Angela Rayner MP, Deputy Prime Minister, speaking at Co-operative Party Change event in Manchester (Credit: Alan Keith Beastall / Alamy Stock Photo)

3 min read

Parks, pubs, sports clubs, libraries, allotments, community centres, local shops, youth clubs – these are the building blocks of a community.

They’re the things that make up our local areas and that define the places we’re from. But for so many communities, they’re also the things that have slowly disappeared: 14 years of brutal government cuts have stripped communities of vital assets, meaning an entire generation has grown up without access to those fundamental building blocks.

Assets like these matter not only for the services they provide, but also because they’re spaces for communities and the activities that they care about. Libraries aren’t only places to find books, they’re also spaces for voluntary financial advice to be provided for those who need it. Youth clubs don't just cater for young people, they’re also spaces that can develop digital skills and climate workshops. Pubs aren’t just for pints, they’re also spaces for local families to use for kids’ birthday parties and anniversaries. When spaces like these disappear, communities suffer. And that has been the story of the last decade and a half.

Community ownership builds assets that can’t just be erased or dismantled

Today’s devolution white paper turns the page and makes important progress in rebuilding community from the ground up. It introduces a new Community Right to Buy, giving communities the first right of refusal when valued community assets are available, before they go to the market. In practice, this means that it is local community groups, rather than multimillion pound companies, that get the first shot at owning and operating the assets that matter most to them.

This step will drastically improve the weaknesses of the existing system, which currently blocks community groups from gaining access to local assets, and make community ownership accessible to all communities, rather than just those with the time or resources to wade through endless bureaucratic barriers.

The Co-operative Party and movement has long campaigned for this new right, because we believe community ownership is a powerful tool for rebuilding our communities after a decade of neglect. The Community Right to Buy puts local people in the driving seat, gives them the opportunity to not only own but operate the assets that make up a community, proves skills and training, allows local assets to be designed by and for a community in line with its specific needs.
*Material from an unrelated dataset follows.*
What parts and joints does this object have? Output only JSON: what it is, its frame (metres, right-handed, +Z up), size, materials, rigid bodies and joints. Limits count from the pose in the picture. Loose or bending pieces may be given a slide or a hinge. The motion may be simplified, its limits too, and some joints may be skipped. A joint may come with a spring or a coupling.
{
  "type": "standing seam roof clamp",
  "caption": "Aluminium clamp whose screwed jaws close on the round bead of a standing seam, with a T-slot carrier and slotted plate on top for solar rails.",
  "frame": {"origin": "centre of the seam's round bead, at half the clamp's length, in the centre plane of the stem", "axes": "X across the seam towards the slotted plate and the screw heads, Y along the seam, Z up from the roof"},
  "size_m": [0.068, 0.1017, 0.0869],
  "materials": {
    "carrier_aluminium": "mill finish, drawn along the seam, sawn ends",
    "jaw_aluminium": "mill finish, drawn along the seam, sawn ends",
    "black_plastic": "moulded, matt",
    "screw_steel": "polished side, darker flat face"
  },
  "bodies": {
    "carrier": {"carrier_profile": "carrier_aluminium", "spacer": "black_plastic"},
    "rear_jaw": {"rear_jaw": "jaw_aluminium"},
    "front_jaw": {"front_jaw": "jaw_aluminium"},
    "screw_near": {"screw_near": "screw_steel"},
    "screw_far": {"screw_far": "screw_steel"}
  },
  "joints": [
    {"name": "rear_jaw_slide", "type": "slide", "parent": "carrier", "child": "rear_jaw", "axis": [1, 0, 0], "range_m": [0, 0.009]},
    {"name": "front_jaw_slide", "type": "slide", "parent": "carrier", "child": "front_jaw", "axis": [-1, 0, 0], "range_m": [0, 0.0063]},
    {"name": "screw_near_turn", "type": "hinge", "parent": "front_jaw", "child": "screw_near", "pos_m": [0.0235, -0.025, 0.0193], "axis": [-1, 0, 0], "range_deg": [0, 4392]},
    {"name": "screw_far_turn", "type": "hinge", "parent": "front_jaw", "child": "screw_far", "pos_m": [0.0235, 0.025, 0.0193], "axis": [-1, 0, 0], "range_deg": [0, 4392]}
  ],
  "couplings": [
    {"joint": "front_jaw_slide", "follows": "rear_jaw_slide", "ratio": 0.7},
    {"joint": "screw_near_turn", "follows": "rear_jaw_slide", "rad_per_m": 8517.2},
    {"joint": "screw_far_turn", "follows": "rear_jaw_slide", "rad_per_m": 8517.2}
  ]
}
Community ownership isn’t a new idea. In fact, it in some ways has its roots in the UK’s working men’s clubs movement, where working-class men and women owned and operated vibrant clubs that were the beating hearts of their communities. The fight to strengthen community ownership builds on that proud tradition and revive it for today’s communities.

Giving communities meaningful power has one other important aspect – it is genuinely long-lasting. For too long, communities have been victims of a vicious cycle, where one government invests in community projects and assets, but the next cuts the investment and undoes the progress. Even the most successful community initiatives of the last few decades have been taken away just as quickly as they were set up. Community ownership is an important step in ending that cycle.

This will put power permanently into the hands of the community, allowing them to decide what happens to the assets around them. Once a community centre, a library or a sports club is owned by the community, it doesn’t rely on funding or decision-making from Westminster – it can operate independently.

Community ownership builds assets that can’t just be erased or dismantled. By putting that power into communities’ hands, Labour is building something that can’t be taken away.